Inklusive Kinderbücher: Ein bisschen Utopie, bitte.

Inklusive Kinderbücher prägen Kinder und zeigen Ihnen die Vorteile einer vielfältigen Gesellschaft. Die Literaturwissenschaftlerin Tanja Kollodzieyski analysiert, welche Elemente dabei besonders wichtig sind.
Literaturwissenschaftlerin Tanja Kollodzieyski

Wenn ich an meine Kindheit zurückdenke, fällt mir ein einziges Kinderbuch mit einer Figur mit Behinderung ein: Klara aus „Heidi“. Wir erinnern uns kurz: Klara war eine blasse Rollstuhlfahrerin, die neben der lebensfrohen und quirligen Heidi sehr passiv wirkte. Die meiste Zeit wurde sie von allen anderen Protagonist*innen bemitleidet und am Ende konnte sie dann aufstehen und ihre ersten Schritte laufen. Ich habe Klara damals immer wieder beneidet, weil ich die Nachricht unbewusst sofort verstanden habe: Werde deine Behinderung los, sonst macht das Leben keinen Spaß. Der Haken an der Sache war natürlich, dass aufstehen und loslaufen in meiner Wirklichkeit nicht möglich waren.

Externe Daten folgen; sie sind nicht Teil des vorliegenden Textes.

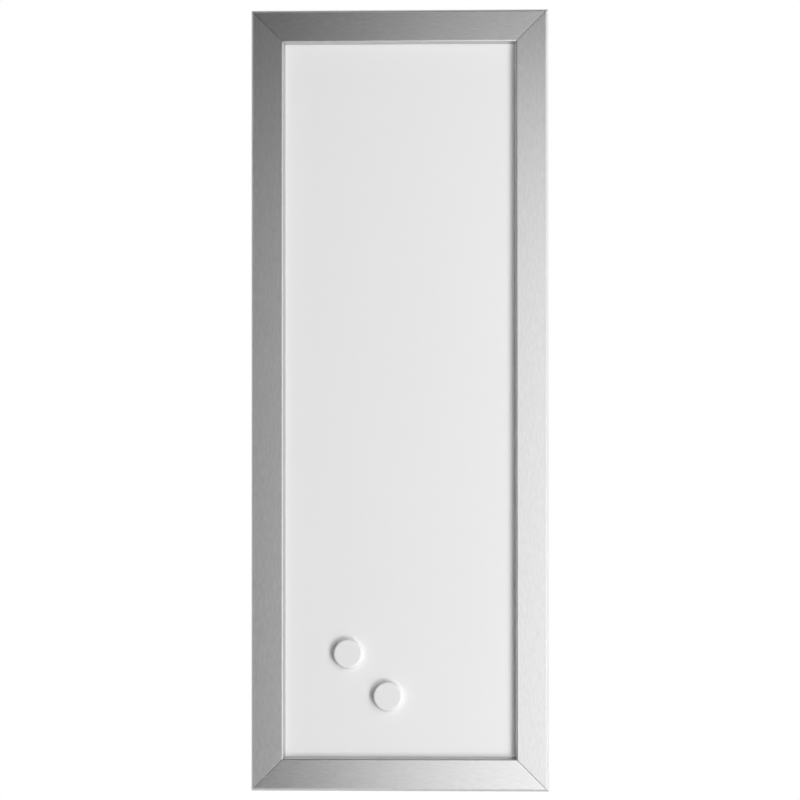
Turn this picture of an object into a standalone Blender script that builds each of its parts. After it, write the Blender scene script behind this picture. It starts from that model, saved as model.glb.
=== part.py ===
"""A tall magnetic whiteboard in a mitred aluminium frame, with two round magnets on it.

All sizes are in metres. X runs to the right, Z up and Y back, into the wall. The origin
lies on the wall, midway between the two wall screws that the board hangs on.

Inside the frame, a place is given by two distances: how far in it lies from the outer
edge of its rail, and how far back it lies from the front face of the frame.
"""
import math

import bmesh
import bpy
from mathutils import Matrix, Vector

# Overall size of the frame
FRAME_WIDTH = 0.300
FRAME_HEIGHT = 0.788

# Clearances
SEAT_GAP = 0.0003
MITRE_GAP = 0.0003
CUT_OVERRUN = 0.002
WELD_DISTANCE = 0.00001
TURN_MERGE = 0.0001

# Section of the frame rails
FACE_WIDTH = 0.031
SECTION_WALL = 0.0013
EDGE_INNER_ROUND = 0.0015
BACK_EDGE_ROUND = 0.0008
LIP_INNER_ROUND = 0.0005
LIP_SPLAY = math.radians(16)
RECESS = 0.007
RIB_INSET = 0.0015
CHANNEL_WIDTH = 0.0104
CHANNEL_DEPTH = 0.0064
SLOT_WIDTH = 0.0058
CLIP_LEDGE = 0.0025

# Board: lacquered steel sheet, core and back liner
SHEET_THICKNESS = 0.0006
CORE_THICKNESS = 0.007
LINER_THICKNESS = 0.0004
BOARD_SIDE_GAP = 0.001

# Bowed spring clips that press the board forward against the rails
CLIP_LENGTH = 0.044
CLIP_WIDTH = 0.010
CLIP_THICKNESS = 0.0005
CLIP_RISE = 0.0022
SIDE_CLIP_SHARES = (-0.3, 0.0, 0.3)
END_CLIP_SHARES = (0.0,)

# Corner angles in the channel of the rails, and their grub screws
ANGLE_LEG = 0.034
ANGLE_CORNER = 0.0015
BACKING_THICKNESS = 0.0012
THREADED_THICKNESS = 0.0025
GRUB_DIAMETER = 0.004
GRUB_INSET = 0.022
GRUB_SINK = 0.0004
GRUB_SOCKET = 0.002
SOCKET_DEPTH = 0.002
SCREW_CHAMFER = 0.0004

# Sliding hangers with a keyhole for a wall screw
HANGER_SPACING = 0.120
HANGER_WIDTH = 0.022
HANGER_PLATE = 0.0015
HANGER_FOOT = 0.002
HANGER_MARGIN = 0.0035
HANGER_CORNER = 0.003
CLAMP_DIAMETER = 0.003
CLAMP_SOCKET = 0.0015
WALL_SCREW_HEAD = 0.009
WALL_SCREW_SHANK = 0.0045
KEYHOLE_CLEARANCE = 0.001
KEYHOLE_DROP = 0.0095

# Pads that keep the lower corners off the wall
PAD_DIAMETER = 0.013
PAD_ROUND = 0.0004

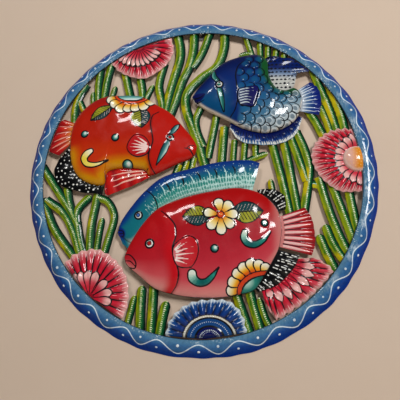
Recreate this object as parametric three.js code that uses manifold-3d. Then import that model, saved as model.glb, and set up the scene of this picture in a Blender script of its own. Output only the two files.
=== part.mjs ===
// Round wall plaque of painted sheet metal: four fish among sea weed, anemones and a scallop
// shell, inside a rolled rim that hangs on a nail.
//
// Every piece is cut from sheet, pressed from behind and painted. The pieces lie in three layers:
// ridged weed strands at the bottom, then fins, anemones and the shell on the strands, then the
// domed fish bodies on their fins. The rim's inner edge clamps whatever runs under it.
//
// Millimetres. X is to the viewer's right, Z is up and the front faces -Y. The origin is the place
// where the nail carries the hanging tab.

import * as THREE from "three";
import { mergeVertices } from "three/addons/utils/BufferGeometryUtils.js";
import Module from "manifold-3d";

const wasm = await Module();
wasm.setup();

// Rim
const PLAQUE_RADIUS = 300;
const RIM_WIDTH = 30;
const RIM_CREST = 15.8; // the rim's ridge in front of the wall
const RIM_SHEET = 1.2;
const HEM_WIDTH = 15; // turned in flat along the wall
const HAMMERED = 1.1; // how far the hammered outer edge strays from a true circle
const RIM_FACETS = 54;

// Sheet pieces
const STRAND_SHEET = 1.0;
const FIN_SHEET = 1.0;
const BODY_SHEET = 1.0;
const SEAT_GAP = 0.3; // left between two pieces that touch
const STRAND_BACK = 6; // the strands' back edges in front of the wall
const STRAND_RIDGE = 4.5; // depth of a strand from its back edges to its ridge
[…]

Kinderbücher: erste Türen in die Welt

Ob ich als Kind im Rollstuhl meine Möglichkeiten und Chancen im Leben anders eingeschätzt hätte, wenn es mehr inklusive Kinderbücher gegeben hätte? Ich kann natürlich die Zeit nicht zurückdrehen und es ausprobieren, aber die Vermutung liegt nah. 

Kinder brauchen Geschichten, um die Welt um sie herum besser kennenzulernen. Sie gleichen ihre Erfahrungen und Erlebnisse mit Geschichten in Kinderbüchern ab, um sie besser einzuordnen. Anders als bei vielen Erwachsenen, die Literatur auch dazu nutzen, ihrer Realität zu entfliehen, sind Kinderbücher oft eine der ersten Türen zur Wirklichkeit, die Kinder öffnen und durchqueren. Bücher für Kinder prägen eine erste Sicht auf die Welt, die vielleicht noch nicht gefestigt ist, aber ihre Spuren hinterlässt. 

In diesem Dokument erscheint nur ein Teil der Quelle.